Whilst wholesale businesses slowly increase their interest in crypto assets, it is within tokenisation where the action seems to be hotting up quickly. Expect to see increased adoption of tokenised assets underpinning traditional cash and collateral management processes over the next 12 months.
Momentum is building fast in this area - if you are not thinking about this as treasurer, cash manager or collateral manager, you should be!
3. DeFi vs TradFi
Linked to the above theme is the increase in complexity businesses are facing where they are trying to bridge assets across two sets of infrastructures. This means understanding how a tokenised asset on-chain is underpinned by a fiat asset off-chain.
Alignment of where the asset is, its price and its liquidity becomes increasingly difficult for institutions to manage - and will add infrastructure cost as a result.
One FX business head I spoke to framed it like this: “You can have instant or real-time settlement, but it is actually quite costly to do that. Clients want settlement to be faster, but they also want it to be cheaper - which doesn’t work”.
And whilst much of the historic narrative around decentralised finance (DeFi) has been the cost savings and simplicity it brings, the reality appears to be that having to settle and service assets across two quite different infrastructures potentially adds more cost.
Some of the initial narrative around DeFi bringing a ‘zero ops’ or a ‘zero reconciliations’ operating model seems increasingly far-fetched - and it's actually driving a greater need for reconciliations and data integrity checks.
This blending of DeFi and traditional finance (TradFi) has been a repeat theme at industry events this year. Expect an ongoing discussion heading into 2026 and beyond around the potential headaches it creates for heads of Operations and COOs.
4. Legacy leaving leaders behind
AI adoption is no longer a nice-to-have in your estate. It is a must-have for any vendor or internal IT team. The likes of big-tech - AWS, Microsoft, Google - are investing significant amounts into their toolkits and making available AI accelerators such as Bedrock.
These allow innovation to happen much faster, but do also require some basic architecture fundamentals such as modern APIs, containerisation and orchestration to make them work. And, most fundamentally of all, require data to be available and accessible to allow models to be trained.
Where architecture doesn’t conform to these standards - and given much of the industry is still running on software built 20+ years ago, a lot of it doesn’t - this creates a major blocker to progression. Modernising architecture (or refactoring an application to create a cloud-native version) is time consuming and expensive.

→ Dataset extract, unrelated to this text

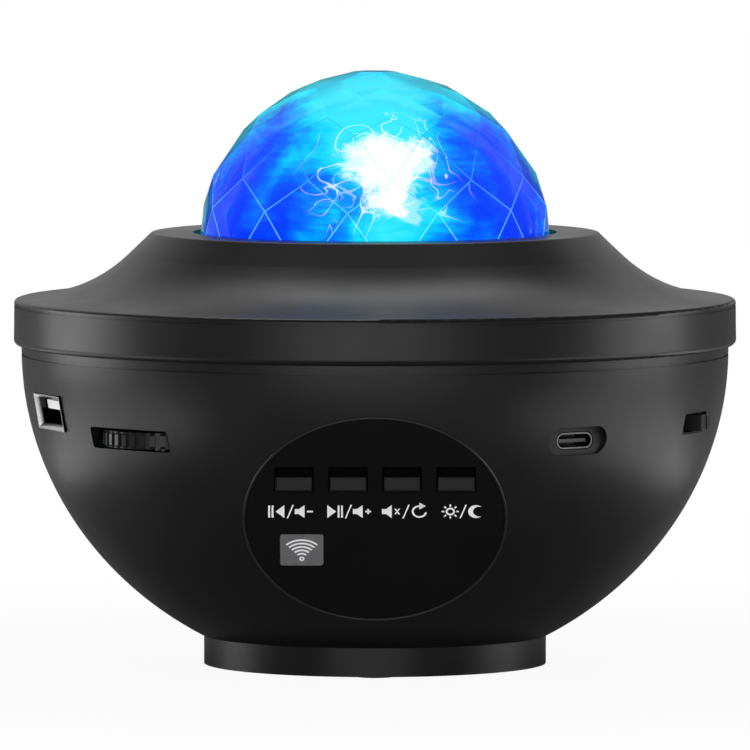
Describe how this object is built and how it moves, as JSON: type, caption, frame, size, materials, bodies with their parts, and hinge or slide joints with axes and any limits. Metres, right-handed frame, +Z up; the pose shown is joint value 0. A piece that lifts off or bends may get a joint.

This means that many organisations are unable to access the full capability that AI is now able to deliver - limiting innovation to often simple use cases that don’t move the needle.
This is not a trivial problem to solve. Whilst technology architects are trying to figure out how to blend the old with the new, some of their peers are able to make transformational leaps in capability through its adoption.
And whilst there are some use cases which can be attacked outside of the core architecture, these are low level in comparison to the value that Agentic AI can potentially bring across middle and back offices.
A successful AI strategy needs modern technology and architecture to enable it. If you don’t have this in your stack you will increasingly be left behind.
5. Agentic empathy
No, this isn’t around ensuring you are thinking about your Agent's feelings - this is about ensuring your transformation programme understands the very personal nature of Agentic AI and what this means to your organisation.
Agents are no longer solely complimentary to your teams - helping and assisting their day-to-day roles - they are now in direct competition with people working in traditional Operations and Finance roles.
Some software-as-a-service (SaaS) vendors are now talking about ‘job-scription’ pricing models, deploying teams of agents at a fraction of the cost of the equivalent people in their roles. This is no longer simply a seat based pricing model, it is a role based one…
A recent - and well publicised - report by MIT highlighted that only 5% of AI projects succeed. Whilst this may seem a staggering statistic (even taking into account fail-fast projects and those where change incompetence - not AI - was the cause), it is perhaps not surprising when considering the very personal impact AI can have on operating models.
Not painting a vision of the future - one where process orchestration between humans and agents can be clearly visualised - is unlikely to create buy-in. And driving transformation against a backdrop of fear of change is never going to bring a good outcome.
So whilst a potentially game changing innovation - indeed, perhaps the iPhone moment for the world of post-trade - we shouldn’t forget technology is only ever an enabler of transformation. It is never solely transformational itself.
This people part is probably more critical to the innovation outcome than it has ever been, and organisations who fail to recognise this - and empathise - will in all likelihood end up in the 95%.
Innovation can’t happen in a vacuum
And so we wrap up a great Sibos. Innovation is moving fast, but many of the talking points this raises have been key themes for a while now. The disconnect between modern and legacy technology, questions around integrating new and traditional finance, questions around governance and the trials of transformation persist.
Innovation, no matter how game-changing it may be, can’t happen in a vacuum.